%%

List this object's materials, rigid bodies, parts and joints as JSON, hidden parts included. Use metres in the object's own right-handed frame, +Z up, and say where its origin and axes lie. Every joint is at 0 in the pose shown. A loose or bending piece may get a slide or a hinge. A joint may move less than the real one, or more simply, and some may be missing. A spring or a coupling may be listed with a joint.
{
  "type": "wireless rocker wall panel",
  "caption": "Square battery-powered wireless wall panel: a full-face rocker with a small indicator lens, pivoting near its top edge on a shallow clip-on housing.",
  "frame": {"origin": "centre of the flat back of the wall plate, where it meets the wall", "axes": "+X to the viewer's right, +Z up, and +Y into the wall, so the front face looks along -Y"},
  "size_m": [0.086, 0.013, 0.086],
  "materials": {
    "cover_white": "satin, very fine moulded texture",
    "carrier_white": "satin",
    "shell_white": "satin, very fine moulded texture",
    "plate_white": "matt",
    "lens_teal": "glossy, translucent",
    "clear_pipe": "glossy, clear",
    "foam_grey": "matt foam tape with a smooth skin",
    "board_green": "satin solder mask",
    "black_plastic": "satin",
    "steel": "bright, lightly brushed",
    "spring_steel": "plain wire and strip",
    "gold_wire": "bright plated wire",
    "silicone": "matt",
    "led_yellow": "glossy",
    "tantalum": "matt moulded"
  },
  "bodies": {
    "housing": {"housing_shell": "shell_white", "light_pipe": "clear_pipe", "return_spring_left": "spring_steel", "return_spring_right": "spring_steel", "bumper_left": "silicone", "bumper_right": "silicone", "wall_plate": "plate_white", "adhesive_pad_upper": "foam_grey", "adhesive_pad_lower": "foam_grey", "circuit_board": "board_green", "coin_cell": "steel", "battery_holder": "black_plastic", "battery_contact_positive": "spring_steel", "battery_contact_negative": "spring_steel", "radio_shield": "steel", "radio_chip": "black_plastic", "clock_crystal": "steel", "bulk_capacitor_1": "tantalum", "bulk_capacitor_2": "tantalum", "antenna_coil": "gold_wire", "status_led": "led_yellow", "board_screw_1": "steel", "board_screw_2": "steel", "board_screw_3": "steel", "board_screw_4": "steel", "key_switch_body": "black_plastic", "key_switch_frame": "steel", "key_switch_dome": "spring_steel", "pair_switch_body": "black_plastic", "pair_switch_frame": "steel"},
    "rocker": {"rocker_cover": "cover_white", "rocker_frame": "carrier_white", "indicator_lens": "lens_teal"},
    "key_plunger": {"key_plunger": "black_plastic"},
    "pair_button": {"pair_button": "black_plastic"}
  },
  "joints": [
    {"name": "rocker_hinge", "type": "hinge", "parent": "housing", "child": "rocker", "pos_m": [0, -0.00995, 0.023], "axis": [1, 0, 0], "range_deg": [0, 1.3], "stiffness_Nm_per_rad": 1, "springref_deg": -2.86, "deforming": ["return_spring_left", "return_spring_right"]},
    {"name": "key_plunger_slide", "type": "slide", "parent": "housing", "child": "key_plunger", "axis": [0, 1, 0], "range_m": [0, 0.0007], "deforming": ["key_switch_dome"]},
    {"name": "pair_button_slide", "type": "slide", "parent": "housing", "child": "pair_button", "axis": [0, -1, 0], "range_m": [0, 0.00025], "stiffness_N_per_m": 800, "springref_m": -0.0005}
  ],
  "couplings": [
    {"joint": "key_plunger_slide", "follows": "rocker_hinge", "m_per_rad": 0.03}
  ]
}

%%

- **Work to do**
Please quote the data above in full, with no line missing.

- **Exercise result**
List this object's materials, rigid bodies, parts and joints as JSON, hidden parts included. Use metres in the object's own right-handed frame, +Z up, and say where its origin and axes lie. Every joint is at 0 in the pose shown. A loose or bending piece may get a slide or a hinge. A joint may move less than the real one, or more simply, and some may be missing. A spring or a coupling may be listed with a joint.
{
  "type": "wireless rocker wall panel",
  "caption": "Square battery-powered wireless wall panel: a full-face rocker with a small indicator lens, pivoting near its top edge on a shallow clip-on housing.",
  "frame": {"origin": "centre of the flat back of the wall plate, where it meets the wall", "axes": "+X to the viewer's right, +Z up, and +Y into the wall, so the front face looks along -Y"},
  "size_m": [0.086, 0.013, 0.086],
  "materials": {
    "cover_white": "satin, very fine moulded texture",
    "carrier_white": "satin",
    "shell_white": "satin, very fine moulded texture",
    "plate_white": "matt",
    "lens_teal": "glossy, translucent",
    "clear_pipe": "glossy, clear",
    "foam_grey": "matt foam tape with a smooth skin",
    "board_green": "satin solder mask",
    "black_plastic": "satin",
    "steel": "bright, lightly brushed",
    "spring_steel": "plain wire and strip",
    "gold_wire": "bright plated wire",
    "silicone": "matt",
    "led_yellow": "glossy",
    "tantalum": "matt moulded"
  },
  "bodies": {
    "housing": {"housing_shell": "shell_white", "light_pipe": "clear_pipe", "return_spring_left": "spring_steel", "return_spring_right": "spring_steel", "bumper_left": "silicone", "bumper_right": "silicone", "wall_plate": "plate_white", "adhesive_pad_upper": "foam_grey", "adhesive_pad_lower": "foam_grey", "circuit_board": "board_green", "coin_cell": "steel", "battery_holder": "black_plastic", "battery_contact_positive": "spring_steel", "battery_contact_negative": "spring_steel", "radio_shield": "steel", "radio_chip": "black_plastic", "clock_crystal": "steel", "bulk_capacitor_1": "tantalum", "bulk_capacitor_2": "tantalum", "antenna_coil": "gold_wire", "status_led": "led_yellow", "board_screw_1": "steel", "board_screw_2": "steel", "board_screw_3": "steel", "board_screw_4": "steel", "key_switch_body": "black_plastic", "key_switch_frame": "steel", "key_switch_dome": "spring_steel", "pair_switch_body": "black_plastic", "pair_switch_frame": "steel"},
    "rocker": {"rocker_cover": "cover_white", "rocker_frame": "carrier_white", "indicator_lens": "lens_teal"},
    "key_plunger": {"key_plunger": "black_plastic"},
    "pair_button": {"pair_button": "black_plastic"}
  },
  "joints": [
    {"name": "rocker_hinge", "type": "hinge", "parent": "housing", "child": "rocker", "pos_m": [0, -0.00995, 0.023], "axis": [1, 0, 0], "range_deg": [0, 1.3], "stiffness_Nm_per_rad": 1, "springref_deg": -2.86, "deforming": ["return_spring_left", "return_spring_right"]},
    {"name": "key_plunger_slide", "type": "slide", "parent": "housing", "child": "key_plunger", "axis": [0, 1, 0], "range_m": [0, 0.0007], "deforming": ["key_switch_dome"]},
    {"name": "pair_button_slide", "type": "slide", "parent": "housing", "child": "pair_button", "axis": [0, -1, 0], "range_m": [0, 0.00025], "stiffness_N_per_m": 800, "springref_m": -0.0005}
  ],
  "couplings": [
    {"joint": "key_plunger_slide", "follows": "rocker_hinge", "m_per_rad": 0.03}
  ]
}